What the economically feasible hydropower potential is for a given country is a moving target. The cost of alternative generation options, which sets the limit at which the LCOE of a hydropower project would be economically feasible, as well as the costs of developing hydropower projects (e.g. through advances in civil engineering, cost reductions for equipment), will
change over time.
The very high ratio of economic to technically feasible resources for some countries tends to suggest that only hydropower resources that have already been examined in detail have been included in the analysis. In other cases, the reason is that the country does have very economic hydropower resources.
Further work to better characterise the hydropower resource under standard definitions would help improve the comparability of resource estimates between countries and with other renewable power generation options. The efforts underway to achieve this should be encouraged.
Africa remains the region with the lowest ratio of deployment-to-potential, and the opportunities for growth are very large. However, in Africa complicated competing priorities and concerns mean that hydropower development is not straightforward.

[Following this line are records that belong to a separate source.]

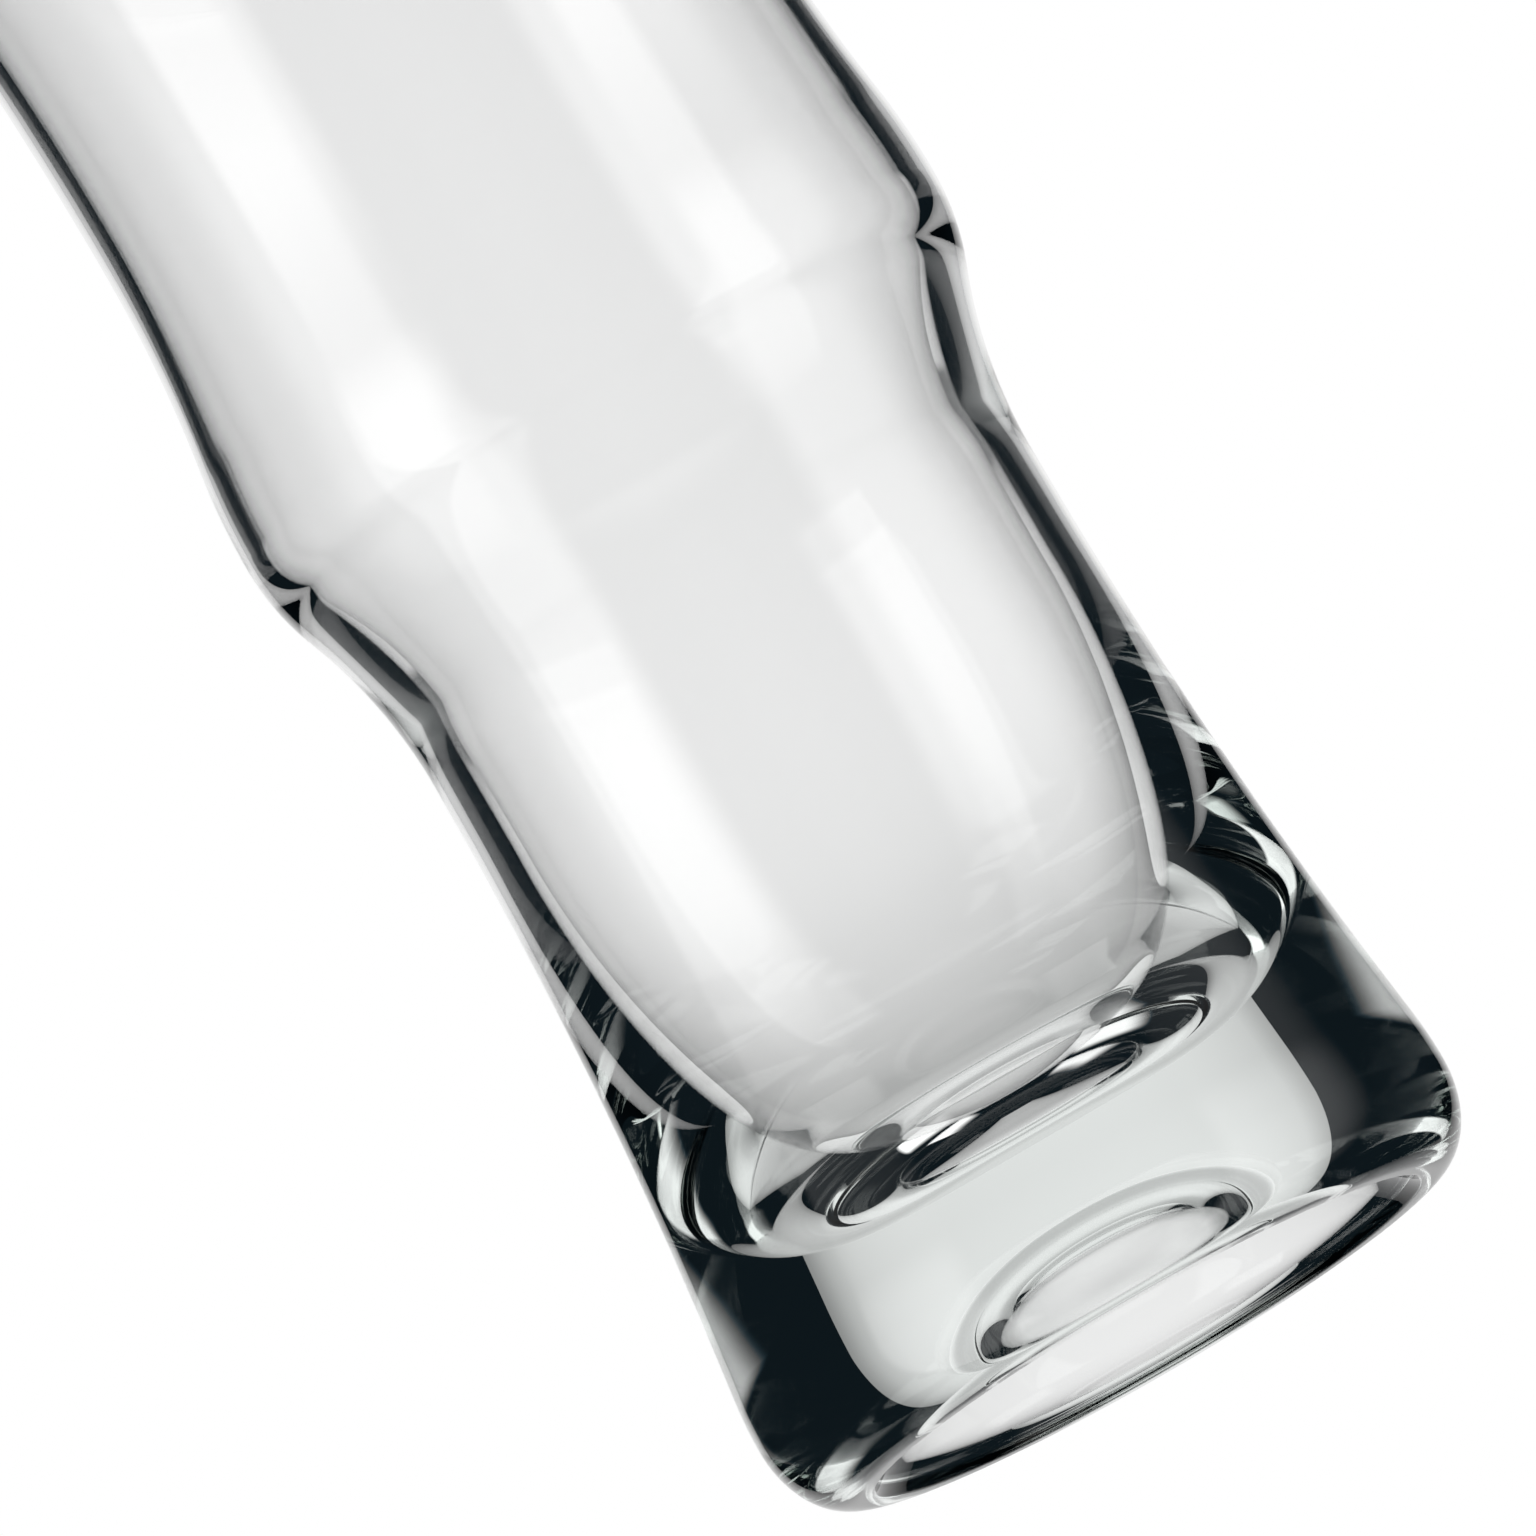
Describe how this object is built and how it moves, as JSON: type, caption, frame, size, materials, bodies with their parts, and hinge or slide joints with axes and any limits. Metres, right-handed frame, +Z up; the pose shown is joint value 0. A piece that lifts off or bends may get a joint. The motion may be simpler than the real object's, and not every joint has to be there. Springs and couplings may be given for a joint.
{
  "type": "mixing glass",
  "caption": "Tall clear mixing glass with a heavy solid foot, a slim waist, a soft belly half way up and a slightly flared rounded rim.",
  "frame": {"origin": "middle of the ring that the glass rests on, in the plane of the table", "axes": "+Z up along the glass's own axis, from the foot to the rim; +X and +Y are free, because the glass is round"},
  "size_m": [0.076, 0.076, 0.18],
  "materials": {
    "clear_glass": "fire-polished, clear"
  },
  "bodies": {
    "root": {"glass_body": "clear_glass"}
  },
  "joints": []
}
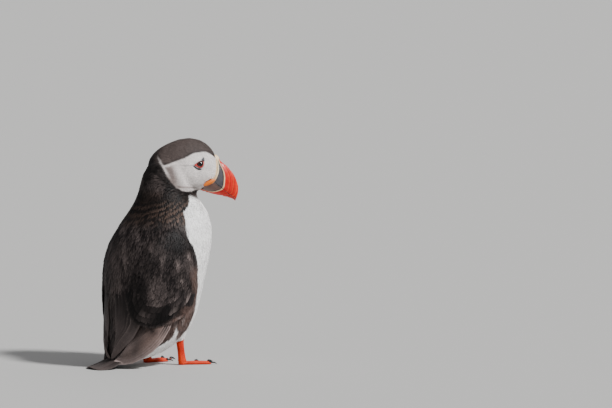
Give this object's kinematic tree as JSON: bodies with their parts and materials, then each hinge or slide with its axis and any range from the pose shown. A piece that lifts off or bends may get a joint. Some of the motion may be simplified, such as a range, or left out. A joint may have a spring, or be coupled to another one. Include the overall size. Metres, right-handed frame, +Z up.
{
  "type": "atlantic puffin",
  "caption": "Life-size standing Atlantic puffin with folded wings and webbed feet, head turned to its right over the shoulder.",
  "frame": {"origin": "on the floor under the middle of the bird's overall box", "axes": "+Z up, the body faces -Y, +X to the bird's left; the head is turned to the bird's right, towards -X"},
  "size_m": [0.102, 0.1504, 0.2199],
  "materials": {
    "black_plumage": "matte feathers",
    "white_plumage": "matte feathers",
    "face_plumage": "matte feathers",
    "bill_horn": "satin horn",
    "cere_skin": "satin skin",
    "gape_skin": "satin skin",
    "eye_glass": "polished",
    "eyelid_skin": "satin skin",
    "slate_horn": "satin horn",
    "leg_skin": "satin skin",
    "claw_horn": "satin horn"
  },
  "bodies": {
    "root": {"wing_right": "black_plumage", "primaries_right": "black_plumage", "thigh_right": "white_plumage", "shank_right": "leg_skin", "foot_right": "leg_skin", "eye_right": "eye_glass", "eye_ring_right": "eyelid_skin", "brow_horn_right": "slate_horn", "cheek_horn_right": "slate_horn", "rosette_right": "gape_skin", "claw_right_inner": "claw_horn", "claw_right_middle": "claw_horn", "claw_right_outer": "claw_horn", "wing_left": "black_plumage", "primaries_left": "black_plumage", "thigh_left": "white_plumage", "shank_left": "leg_skin", "foot_left": "leg_skin", "eye_left": "eye_glass", "eye_ring_left": "eyelid_skin", "brow_horn_left": "slate_horn", "cheek_horn_left": "slate_horn", "rosette_left": "gape_skin", "claw_left_inner": "claw_horn", "claw_left_middle": "claw_horn", "claw_left_outer": "claw_horn", "head": "face_plumage", "neck": "black_plumage", "trunk": "white_plumage", "tail": "black_plumage", "cere": "cere_skin", "bill_upper": "bill_horn", "bill_lower": "bill_horn"}
  },
  "joints": []
}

The impact of hydropower development on local populations, their impacts on water use and rights, as well as issues over the biodiversity impacts of large scale hydropower developments, mean that significant planning, consultation and project feasibility assessments are required.
This is often required to take place in consultation with countries downstream, given the importance of Africa’s rivers to the water supply of each country.
Only once all major concerns are addressed can projects move to the detailed design phase and look to secure financing. The critical issue in Africa, and other regions, of the allocation of water rights between countries and different users within countries can be a significant delaying factor in getting project approval and funding.
Growing populations and increasing water scarcity in some regions mean that these issues are complex and potentially divisive, but, without agreement, development is unlikely to move forward.